## OBJECTIVE
Find how many lines in the data below mention "with". Give the number only.

## DATA FOR THIS EXERCISE
##############################

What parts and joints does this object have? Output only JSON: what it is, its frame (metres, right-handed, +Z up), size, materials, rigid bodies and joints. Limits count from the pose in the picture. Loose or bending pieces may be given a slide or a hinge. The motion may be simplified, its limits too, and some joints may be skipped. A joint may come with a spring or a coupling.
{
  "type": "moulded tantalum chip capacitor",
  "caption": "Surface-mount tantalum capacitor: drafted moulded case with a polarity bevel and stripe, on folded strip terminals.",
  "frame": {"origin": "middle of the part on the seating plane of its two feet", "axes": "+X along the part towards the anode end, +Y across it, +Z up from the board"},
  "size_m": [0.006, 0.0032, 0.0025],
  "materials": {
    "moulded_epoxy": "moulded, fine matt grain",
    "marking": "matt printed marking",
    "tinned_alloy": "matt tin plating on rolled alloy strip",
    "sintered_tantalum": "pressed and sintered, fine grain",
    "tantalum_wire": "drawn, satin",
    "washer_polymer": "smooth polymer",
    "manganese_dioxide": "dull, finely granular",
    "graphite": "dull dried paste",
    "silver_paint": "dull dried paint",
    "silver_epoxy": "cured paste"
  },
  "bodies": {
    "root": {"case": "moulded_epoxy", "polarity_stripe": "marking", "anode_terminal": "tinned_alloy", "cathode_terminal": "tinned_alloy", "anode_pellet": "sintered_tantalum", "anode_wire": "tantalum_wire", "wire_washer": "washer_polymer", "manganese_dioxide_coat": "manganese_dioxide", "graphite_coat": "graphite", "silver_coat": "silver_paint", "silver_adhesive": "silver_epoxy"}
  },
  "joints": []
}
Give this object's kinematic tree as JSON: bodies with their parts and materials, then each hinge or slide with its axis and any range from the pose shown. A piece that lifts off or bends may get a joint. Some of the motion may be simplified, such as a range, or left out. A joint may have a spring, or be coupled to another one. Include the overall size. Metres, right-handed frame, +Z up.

##############################

## ANSWER TO THIS EXERCISE
3